I also plan to teach a group of artisans and jewelers in Copán Ruinas, a highly tourist visited destination, how to buy Erandique opal, make opal products, and identify stores willing to buy opal from these groups for a fair price.
Lastly, I would like for more tourists to travel to Erandique to spread revenue to non opal businesses (hotels, pulpurias, comedores), and my objective with the help of a local to create a pamphlet/brochure/map with directions, contracts, and advise on how to travel to Erandique.

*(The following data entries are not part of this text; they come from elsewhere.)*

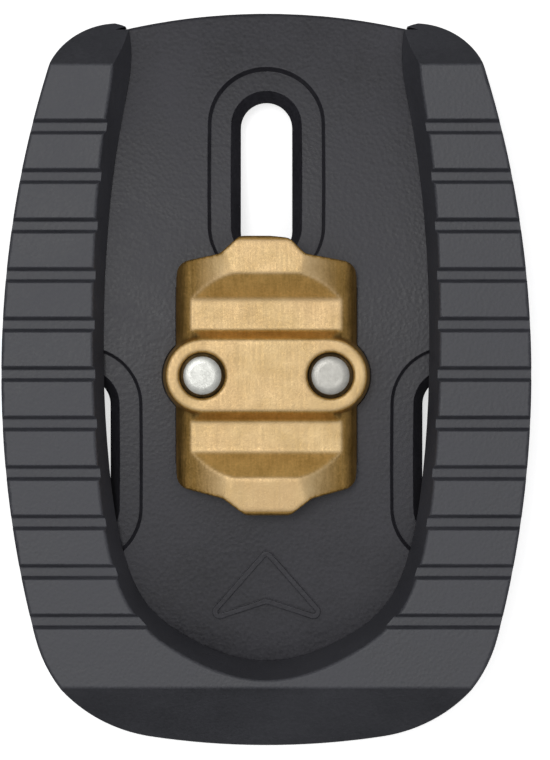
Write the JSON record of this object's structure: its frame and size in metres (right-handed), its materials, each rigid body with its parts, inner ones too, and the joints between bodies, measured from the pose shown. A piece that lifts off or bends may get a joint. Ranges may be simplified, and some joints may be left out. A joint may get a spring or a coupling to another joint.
{
  "type": "three-bolt road shoe cleat",
  "caption": "Road cycling shoe cleat: curved base plate with three bolt slots, a ribbed walking cover that lifts off, and a brass pedal cleat held by screws.",
  "frame": {"origin": "middle of the bounding box at the level that the sole side stands on", "axes": "+Z from the shoe sole towards the ground, +Y to the nose of the cleat, +X to the right seen from the ground side"},
  "size_m": [0.0538, 0.0752, 0.0124],
  "materials": {
    "plate_nylon": "fine moulded satin",
    "cover_rubber": "fine moulded satin",
    "cleat_brass": "bead blasted, brushed on the top faces",
    "zinc_steel": "brushed",
    "bright_steel": "turned and plated"
  },
  "bodies": {
    "base": {"base_plate": "plate_nylon", "brass_cleat": "cleat_brass", "backing_plate": "zinc_steel", "cleat_screw_left": "bright_steel", "cleat_screw_right": "bright_steel"},
    "cover": {"tread_cover": "cover_rubber"}
  },
  "joints": [
    {"name": "cover_lift", "type": "slide", "parent": "base", "child": "cover", "axis": [0, 0, 1], "range_m": [0, 0.02]}
  ]
}
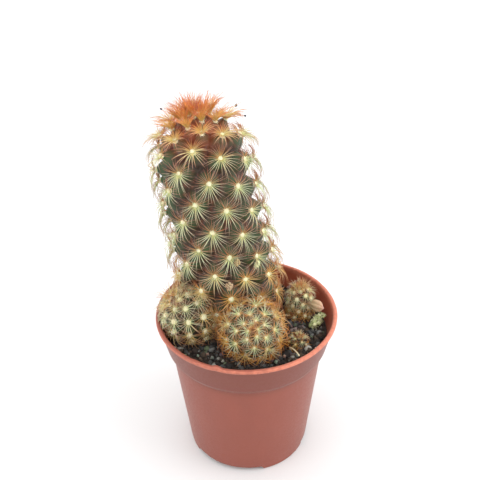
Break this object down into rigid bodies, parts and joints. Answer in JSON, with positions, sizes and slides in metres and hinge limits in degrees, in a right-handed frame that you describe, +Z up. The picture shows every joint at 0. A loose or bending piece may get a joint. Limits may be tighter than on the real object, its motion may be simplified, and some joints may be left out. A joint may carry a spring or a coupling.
{
  "type": "potted cactus",
  "caption": "Small finger-shaped cactus with a leaning column and round offsets at its foot, in a tapered terracotta-coloured plastic nursery pot filled with potting soil.",
  "frame": {"origin": "on the surface that the pot stands on, at the pot's axis, which is the middle of the whole object's box", "axes": "+Z up along the pot's axis, -Y to the front, where the front offset is, and +X to the right; the main stem leans towards -X"},
  "size_m": [0.055, 0.055, 0.1098],
  "materials": {
    "terracotta_plastic": "moulded plastic, semi-matte with a soft sheen, paler on the lip",
    "potting_soil": "rough dark peat with grey and white crumbs",
    "cactus_flesh": "waxy dark green skin, brownish between the tubercles",
    "spines": "fine horn-like needles, cream at the root and amber to rose-brown at the tip",
    "areole_wool": "cream-white felted wool",
    "perlite": "white matte crumbs",
    "bark": "dry grey-brown bark",
    "moss": "pale green dry moss",
    "dry_plant": "dry papery plant remains"
  },
  "bodies": {
    "root": {"pot": "terracotta_plastic", "soil": "potting_soil", "main_stem": "cactus_flesh", "front_offset": "cactus_flesh", "left_offset": "cactus_flesh", "right_offset": "cactus_flesh", "small_offset": "cactus_flesh", "perlite_1": "perlite", "perlite_2": "perlite", "perlite_3": "perlite", "perlite_4": "perlite", "perlite_5": "perlite", "perlite_6": "perlite", "perlite_7": "perlite", "perlite_8": "perlite", "bark_chip": "bark", "moss_tuft": "moss", "dry_husk": "dry_plant", "twig": "bark", "straw": "dry_plant", "flower_remains_1": "dry_plant", "flower_remains_2": "dry_plant", "flower_remains_3": "dry_plant"}
  },
  "joints": []
}
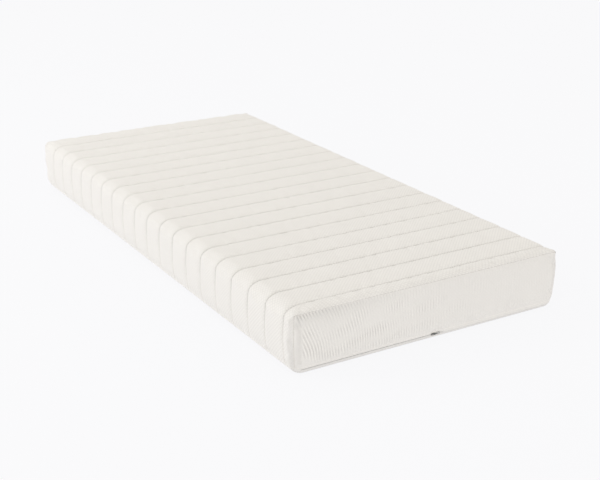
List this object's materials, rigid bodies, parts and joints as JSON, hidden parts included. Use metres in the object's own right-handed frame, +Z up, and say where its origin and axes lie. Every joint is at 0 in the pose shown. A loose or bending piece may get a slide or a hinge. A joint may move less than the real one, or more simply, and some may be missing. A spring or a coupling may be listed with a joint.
{
  "type": "memory foam mattress",
  "caption": "Single memory foam mattress: foam core in a base pan under a zip-off quilted cover with straight quilting lines across it.",
  "frame": {"origin": "middle of the underside, on the surface the mattress lies on", "axes": "+X across the width, +Y along the length towards the head end, +Z up; the zip slider is at the foot end (-Y)"},
  "size_m": [0.901, 1.9034, 0.1825],
  "materials": {
    "ticking": "off-white knitted ticking with a fine waffle relief",
    "base_fabric": "plain off-white warp knit",
    "thread": "off-white polyester thread",
    "zip_tape": "woven polyester tape",
    "zip_coil": "nylon monofilament coil",
    "zip_metal": "black enamelled zinc, worn bright on its edges",
    "support_foam": "open-cell polyurethane foam",
    "memory_foam": "dense slow-recovery foam",
    "sleeve": "thin white stockinette",
    "wadding": "lofted polyester wadding",
    "backing": "spun-bonded non-woven",
    "label": "blank white satin label"
  },
  "bodies": {
    "base": {"base_panel": "base_fabric", "rim_topstitch": "thread", "lower_zip_tape": "zip_tape", "lower_zip_coil": "zip_coil", "lower_zip_stops": "zip_metal"},
    "core": {"support_foam": "support_foam", "memory_foam": "memory_foam", "foam_sleeve": "sleeve", "sleeve_closing_seam": "thread"},
    "hood": {"top_panel": "ticking", "head_end_panel": "ticking", "foot_end_panel": "ticking", "top_wadding": "wadding", "head_end_wadding": "wadding", "foot_end_wadding": "wadding", "quilt_backing": "backing", "quilting_threads": "thread", "corner_seams": "thread", "end_seams": "thread", "hem_topstitch": "thread", "upper_zip_tape": "zip_tape", "upper_zip_coil": "zip_coil", "upper_zip_stops": "zip_metal", "care_label": "label", "label_stitches": "thread"},
    "slider": {"zip_slider": "zip_metal"},
    "pull": {"zip_pull": "zip_metal"}
  },
  "joints": [
    {"name": "core_lift", "type": "slide", "parent": "base", "child": "core", "axis": [0, 0, 1], "range_m": [0, 0.12]},
    {"name": "hood_lift", "type": "slide", "parent": "core", "child": "hood", "axis": [0, 0, 1], "range_m": [0, 0.2]},
    {"name": "zip_slide", "type": "slide", "parent": "base", "child": "slider", "axis": [-1, 0, 0], "range_m": [0, 0.42]},
    {"name": "pull_turn", "type": "hinge", "parent": "slider", "child": "pull", "pos_m": [0, -0.95055, 0.014], "axis": [0, 0, -1], "range_deg": [0, 180]}
  ]
}
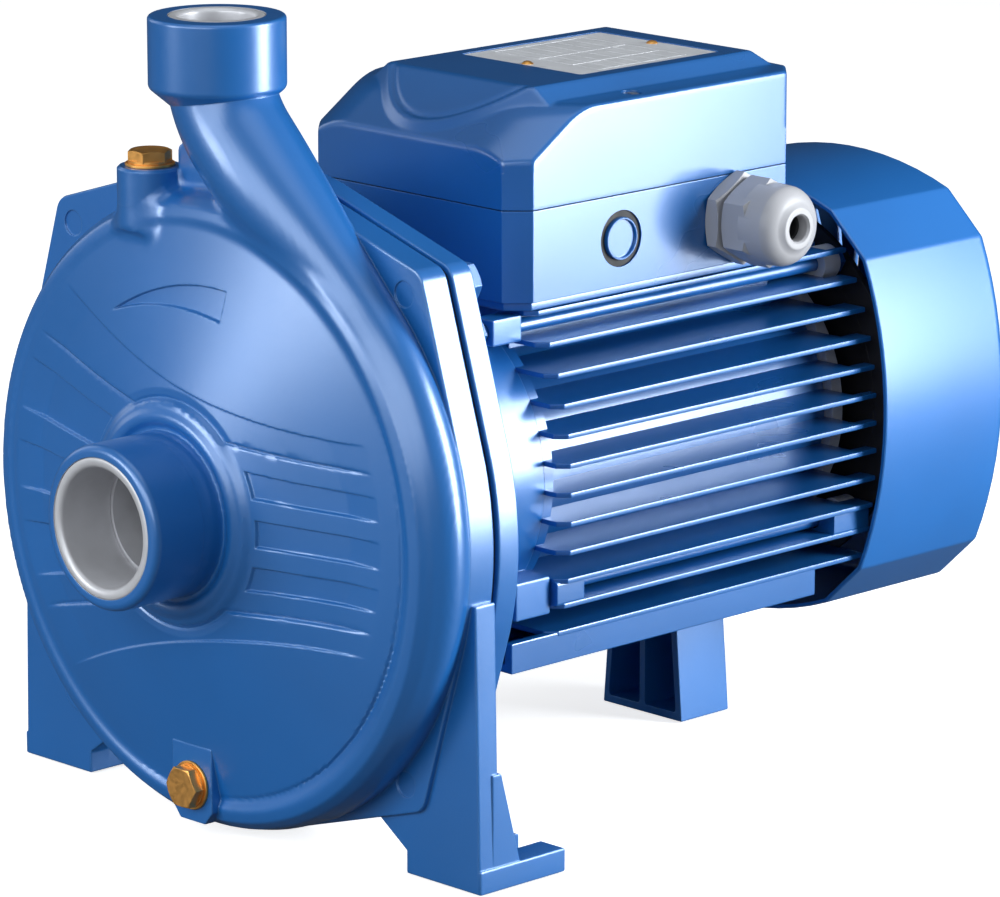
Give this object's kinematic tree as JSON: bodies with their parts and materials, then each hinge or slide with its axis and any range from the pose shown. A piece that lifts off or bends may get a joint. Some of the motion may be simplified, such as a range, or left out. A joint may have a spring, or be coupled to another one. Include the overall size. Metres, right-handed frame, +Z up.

In regards to the mine, my objective is to increase environmental awareness and help develop more sustainable ecologically-friendly mining techniques.

Major Volunteer Tasks
- Develop lapidary technology using readily available material in Honduras
o Rock Tumbler
o Grinding Wheel
- Look for funding sources
o Peace Corps
o Organizations developing Honduran handicrafts
o Funding from United States
- Training of myself
o Edwin; how to cut and polish opal
o Augustine: how to create stone carvings
o Gato; how to create jewelry
- Workshops training people in Erandique
o Advertising workshop in Erandique
o A series of workshops
 Develop Interest and show the people whats involved, ask them to start aquiring materials
 How to make the Lapidary equiptment
 How to cut and polish opal using lapidary equiptment
 How to create jewelry and figurines with opal
 Marketing and Selling Opal
- Similar workshops in Copán Ruinas, and potentially Gracias, Lempira
- Develop a tourist pamphlet with
o Direction and instructions of how to get to Erandique
o List of Hotels and places to eat in Erandique
o List of opal products found in Erandique
o Contacts of people who sell opal products
- Give Charla on affects of mining and the environment
- Bring in a mining engineer
o Develop better and more eco-friendly mining techniques
o Help increase mining yield

Its pretty ambitious I know, and if I even do half the stuff I want to I think it would be a really good project. Next time Im in copan with my memory thing ill post all my pics and hopefully i will be able to give you all a verdict on my project. If they say no to it, I dont know what I will do, and theres even a chance i might come home. But I wont think about that for now.